• [Exercise requirements]: Return only the lines from the top of the material through the line marked by "crank_pin = (crank_throw", unaltered.

** Begin **

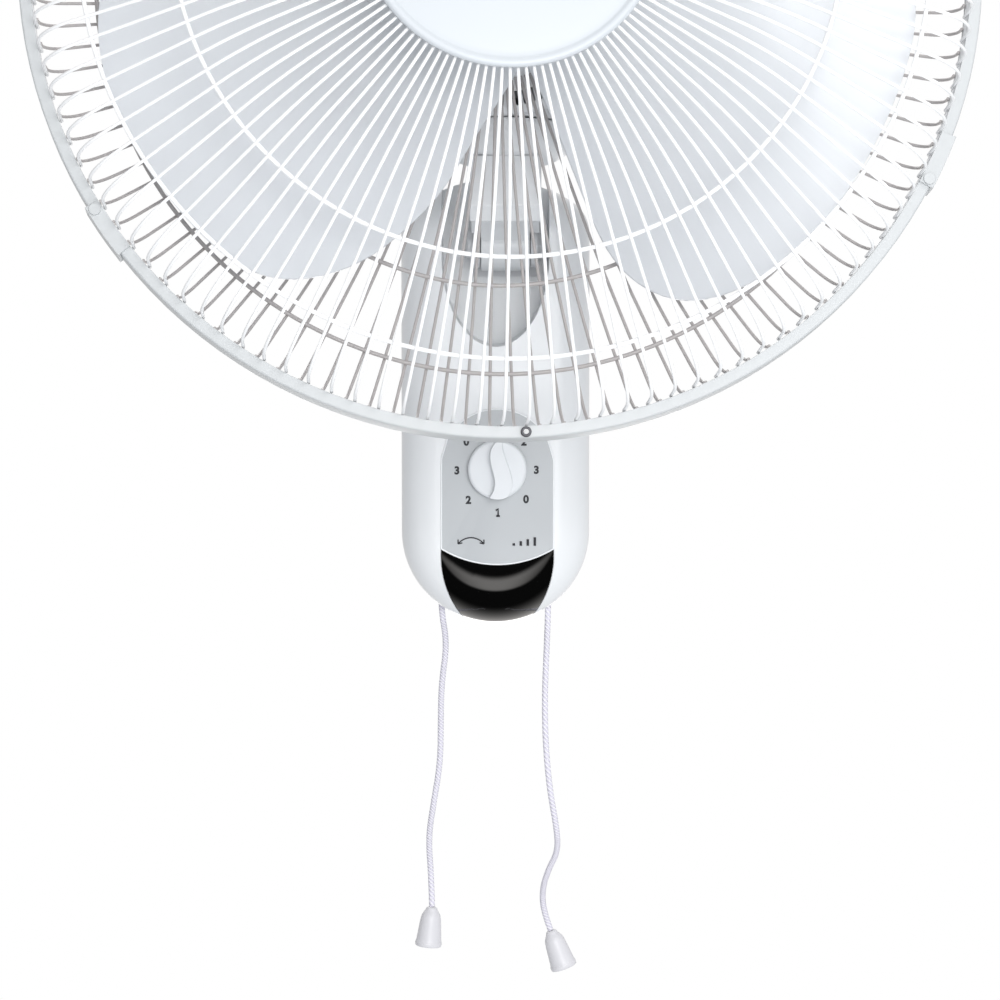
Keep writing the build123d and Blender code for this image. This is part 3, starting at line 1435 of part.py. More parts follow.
with BuildPart() as guard_screws:
    with BuildSketch(head.offset(front_plate_front - guard_plate_thickness)):
        Circle(cap_screw_radius)
    extrude(amount=guard_plate_thickness + cap_rim_height)
    with BuildSketch(head.offset(front_plate_front - guard_plate_thickness)):
        Circle(cap_screw_head)
    extrude(amount=-motor_bolt_head)
    with BuildSketch(head.offset(hoop_half_width + seat_gap)):
        with PolarLocations((hoop_lip_radius + guard_radius) / 2, 1, start_angle=straight_down + clip_phase):
            Circle(hoop_screw_head_radius)
    extrude(amount=hoop_screw_head)
guard_screws.part.label = "guard_screws"
export_step(guard_screws.part, "parts/guard_screws.step")

# ================================================================ swing drive
with BuildPart() as swing_motor:
    with BuildSketch(head_level.offset(axle_height + support_top + seat_gap)):
        with Locations((0, crank_reach)):
            Circle(swing_motor_radius)
    extrude(amount=swing_motor_height)
    with BuildSketch(head_level.offset(axle_height + support_top)):
        with Locations((0, crank_reach)):
            Circle(crank_shaft_radius + running_gap)
    extrude(amount=crank_shaft_depth + moving_gap, mode=Mode.SUBTRACT)
swing_motor.part.label = "swing_motor"
export_step(swing_motor.part, "parts/swing_motor.step")

crank_turn = math.radians(crank_phase)
crank_pin = (crank_throw * math.cos(crank_turn), crank_reach + crank_throw * math.sin(crank_turn))

with BuildPart() as swing_crank:
    with BuildSketch(head_level.offset(crank_level)):
        with Locations((0, crank_reach)):
            Circle(crank_radius)
    extrude(amount=crank_thickness)
    with BuildSketch(head_level.offset(crank_level)):
        with Locations((0, crank_reach)):
            Circle(crank_shaft_radius)
    extrude(amount=axle_height + support_top + crank_shaft_depth - crank_level)
    with BuildSketch(head_level.offset(link_level - moving_gap)):
        with Locations(crank_pin):
            Circle(crank_pin_radius)
    extrude(amount=crank_level - link_level + moving_gap)
swing_crank.part.label = "swing_crank"
export_step(swing_crank.part, "parts/swing_crank.step")

link_frame = Plane(
    origin=head_level.from_local_coords((crank_pin[0], crank_pin[1], link_level)),
    x_dir=head_forward * math.cos(math.radians(link_lean)) - head_right * math.sin(math.radians(link_lean)),
    z_dir=neck_up,
)

with BuildPart() as swing_link:
    with BuildSketch(link_frame):
        with BuildLine():
            Polyline((0, 0), link_bow, (link_reach, 0))
        trace(line_width=2 * link_half_width)
        with Locations((0, 0), link_bow):
            Circle(link_half_width)
        with Locations((link_reach, 0)):
            Circle(link_eye_radius)
            Circle(link_eye_hole, mode=Mode.SUBTRACT)
        Circle(crank_pin_radius + running_gap, mode=Mode.SUBTRACT)
    extrude(amount=link_thickness)
swing_link.part.label = "swing_link"
export_step(swing_link.part, "parts/swing_link.step")


# ================================================================ blade
def polar_point(radius, angle):
    """A point given by its radius and its angle in degrees."""
    turn = math.radians(angle)
    return (radius * math.cos(turn), radius * math.sin(turn))


blade_edge = [polar_point(radius, angle) for radius, angle in blade_lead + blade_tip + blade_trail]
blade_hub_depth = blade_hub_front - blade_hub_back

with BuildPart() as one_blade:
    for place, level, slope in blade_stations:
        rise = blade_half_span * slope
        with BuildSketch(Plane(origin=(place, 0, 0), x_dir=(0, 1, 0), z_dir=(1, 0, 0))):
            with BuildLine():
                under = ThreePointArc(
                    (-blade_half_span, level - rise),
                    (0, level + blade_camber),
                    (blade_half_span, level + rise),
                )
                upper = ThreePointArc(
                    (-blade_half_span, level - rise + blade_thickness),
                    (0, level + blade_camber + blade_thickness),
                    (blade_half_span, level + rise + blade_thickness),
                )
                Line(under @ 1, upper @ 1)
                Line(under @ 0, upper @ 0)
            make_face()
    loft()
    with BuildSketch(Plane.XY.offset(-blade_half_span)):
        with BuildLine():
            edge = Spline(*blade_edge)
            Line(edge @ 1, edge @ 0)
        make_face()
    extrude(amount=2 * blade_half_span, mode=Mode.INTERSECT)
    with BuildSketch(Plane.XY.offset(blade_hub_back)):
        Circle(blade_hub_radius - blade_hub_wall / 2)
    extrude(amount=blade_hub_depth, mode=Mode.SUBTRACT)

with BuildPart(head) as blade:
    with PolarLocations(0, blade_count, start_angle=blade_phase):
        add(one_blade.part)
    with BuildSketch(head.offset(blade_hub_back)):
        Circle(blade_hub_radius)
    extrude(amount=blade_hub_depth)
    with BuildSketch(head.offset(blade_hub_back)):
        Circle(blade_hub_radius - blade_hub_wall)
    extrude(amount=blade_hub_depth - blade_hub_wall, mode=Mode.SUBTRACT)
    with BuildSketch(head.offset(blade_hub_back)):
        Circle(blade_boss_radius)
    extrude(amount=blade_hub_front - blade_hub_wall - blade_hub_back)
    with BuildSketch(head.offset(blade_hub_back)):
        Circle(shaft_radius)
    extrude(amount=blade_hub_front - blade_hub_back, mode=Mode.SUBTRACT)
    with BuildSketch(head.offset(blade_hub_back)):
        Rectangle(drive_pin_length + moving_gap, 2 * (drive_pin_radius + running_gap))
    extrude(amount=drive_pin_place + drive_pin_radius + running_gap - blade_hub_back, mode=Mode.SUBTRACT)
blade.part.label = "blade"
export_step(blade.part, "parts/blade.step")

with BuildPart() as blade_nut:
    with BuildSketch(head.offset(blade_hub_front)):
        Circle(blade_nut_radius)
    extrude(amount=blade_nut_length)
    fillet(blade_nut.faces().sort_by(motor_axis)[-1].edges(), radius=blade_nut_edge)
    with BuildSketch(head.offset(blade_hub_front)):
        Circle(shaft_radius)
    extrude(amount=shaft_front - blade_hub_front, mode=Mode.SUBTRACT)
blade_nut.part.label = "blade_nut"
export_step(blade_nut.part, "parts/blade_nut.step")


# ================================================================ pull cords
def pull_bell(top, lean):
    """A bell-shaped pull hanging from the cord's end, leaning to the right by lean degrees."""
    turn = math.radians(lean)
    side = Vector(math.cos(turn), 0, math.sin(turn))
    down = Vector(math.sin(turn), 0, -math.cos(turn))
    with BuildPart() as bell:
        with BuildSketch(Plane(origin=top, x_dir=side, z_dir=(0, -1, 0))):
            with BuildLine():
                Line((0, -bell_seat), (bell_top_radius, -bell_seat))
                dome = ThreePointArc(
                    (bell_top_radius, -bell_seat),
                    (bell_shoulder_radius - bell_dome_bend[0], -bell_dome * bell_dome_bend[1]),
                    (bell_shoulder_radius, -bell_dome),
                )
                Polyline(dome @ 1, (bell_radius, -bell_length), (0, -bell_length), (0, -bell_seat))
            make_face()
        revolve(axis=Axis(top, down))
    return bell.part


swing_points = spread(swing_route, swing_route_y)
speed_points = spread(speed_route, speed_route_y)
swing_radii = arc_radii(swing_points)
speed_radii = arc_radii(speed_points)
swing_tube, swing_length = bent_tube(swing_points, swing_radii, cord_radius)
speed_tube, speed_length = bent_tube(speed_points, speed_radii, cord_radius)

with BuildPart() as swing_cord:
    add(swing_tube)
swing_cord.part.label = "swing_cord"
export_step(swing_cord.part, "parts/swing_cord.step")

with BuildPart() as speed_cord:
    add(speed_tube)
speed_cord.part.label = "speed_cord"
export_step(speed_cord.part, "parts/speed_cord.step")

with BuildPart() as swing_bell:
    add(pull_bell(swing_points[-1], swing_bell_lean))
swing_bell.part.label = "swing_bell"
export_step(swing_bell.part, "parts/swing_bell.step")

with BuildPart() as speed_bell:
    add(pull_bell(speed_points[-1], speed_bell_lean))
speed_bell.part.label = "speed_bell"
export_step(speed_bell.part, "parts/speed_bell.step")

cord_section = math.pi * cord_radius**2
for name, part, length, radii in (
    ("swing cord", swing_cord.part, swing_length, swing_radii),
    ("speed cord", speed_cord.part, speed_length, speed_radii),
):
    print(name, "length", round(length, 1), "volume share", round(part.volume / (length * cord_section), 4))
    print("   radii", [round(radius, 1) for radius in radii])
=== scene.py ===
import json
import math

import bmesh
import bpy
from mathutils import Matrix, Vector


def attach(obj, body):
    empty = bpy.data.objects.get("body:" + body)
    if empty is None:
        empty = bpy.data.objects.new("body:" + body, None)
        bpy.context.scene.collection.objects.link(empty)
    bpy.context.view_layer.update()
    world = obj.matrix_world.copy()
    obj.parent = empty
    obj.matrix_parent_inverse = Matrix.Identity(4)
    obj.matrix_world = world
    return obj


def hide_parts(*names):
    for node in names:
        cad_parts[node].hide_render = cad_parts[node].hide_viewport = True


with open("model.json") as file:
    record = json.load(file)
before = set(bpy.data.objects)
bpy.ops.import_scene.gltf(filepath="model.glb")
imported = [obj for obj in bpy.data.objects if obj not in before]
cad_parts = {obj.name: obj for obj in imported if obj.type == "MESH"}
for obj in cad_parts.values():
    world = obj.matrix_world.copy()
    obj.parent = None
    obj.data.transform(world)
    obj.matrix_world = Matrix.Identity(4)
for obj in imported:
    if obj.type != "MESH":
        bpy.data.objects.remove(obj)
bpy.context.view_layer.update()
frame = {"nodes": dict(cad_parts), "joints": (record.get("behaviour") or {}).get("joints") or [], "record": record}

# Everything is in metres, in the fan's own frame: the wall is y = 0, +Z is up and the fan faces -Y.
# Profiles, routes and places on the panel are written in millimetres and scaled by MM.
MM = 0.001
nodes = frame["nodes"]
joints = {joint["name"]: joint for joint in frame["joints"]}

# ---------------------------------------------------------------- the head's own frame
# x to the right across the guard, y up, z forward along the motor axis, from the guard's rim plane
spin = joints["spin"]
head_forward = Vector(spin["axis"]).normalized()
head_up = Vector(joints["swing"]["axis"]).normalized()
head_right = head_up.cross(head_forward)
head_frame = Matrix.Identity(4)
for column, axis in enumerate((head_right, head_up, head_forward, Vector(spin["pos_m"]))):
    for row in range(3):
        head_frame[row][column] = axis[row]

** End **

• [Full output]:
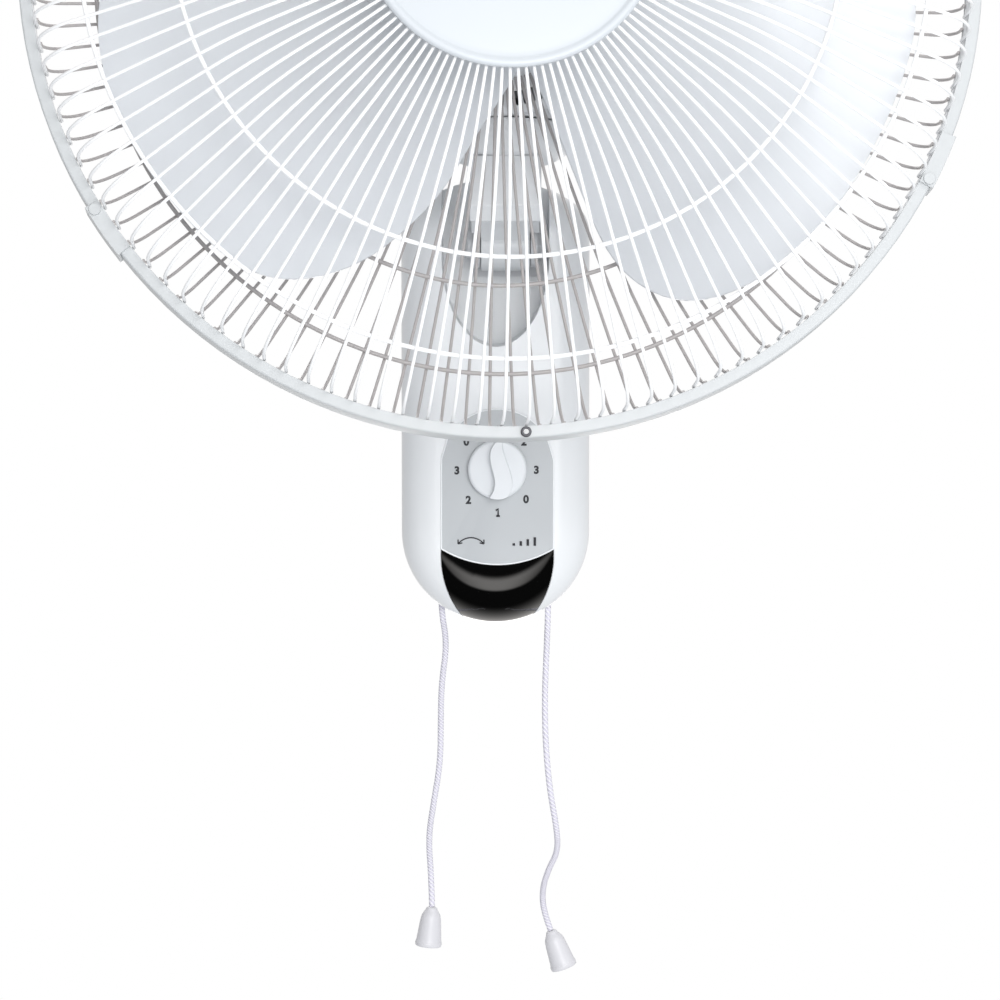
Keep writing the build123d and Blender code for this image. This is part 3, starting at line 1435 of part.py. More parts follow.
with BuildPart() as guard_screws:
    with BuildSketch(head.offset(front_plate_front - guard_plate_thickness)):
        Circle(cap_screw_radius)
    extrude(amount=guard_plate_thickness + cap_rim_height)
    with BuildSketch(head.offset(front_plate_front - guard_plate_thickness)):
        Circle(cap_screw_head)
    extrude(amount=-motor_bolt_head)
    with BuildSketch(head.offset(hoop_half_width + seat_gap)):
        with PolarLocations((hoop_lip_radius + guard_radius) / 2, 1, start_angle=straight_down + clip_phase):
            Circle(hoop_screw_head_radius)
    extrude(amount=hoop_screw_head)
guard_screws.part.label = "guard_screws"
export_step(guard_screws.part, "parts/guard_screws.step")

# ================================================================ swing drive
with BuildPart() as swing_motor:
    with BuildSketch(head_level.offset(axle_height + support_top + seat_gap)):
        with Locations((0, crank_reach)):
            Circle(swing_motor_radius)
    extrude(amount=swing_motor_height)
    with BuildSketch(head_level.offset(axle_height + support_top)):
        with Locations((0, crank_reach)):
            Circle(crank_shaft_radius + running_gap)
    extrude(amount=crank_shaft_depth + moving_gap, mode=Mode.SUBTRACT)
swing_motor.part.label = "swing_motor"
export_step(swing_motor.part, "parts/swing_motor.step")

crank_turn = math.radians(crank_phase)
crank_pin = (crank_throw * math.cos(crank_turn), crank_reach + crank_throw * math.sin(crank_turn))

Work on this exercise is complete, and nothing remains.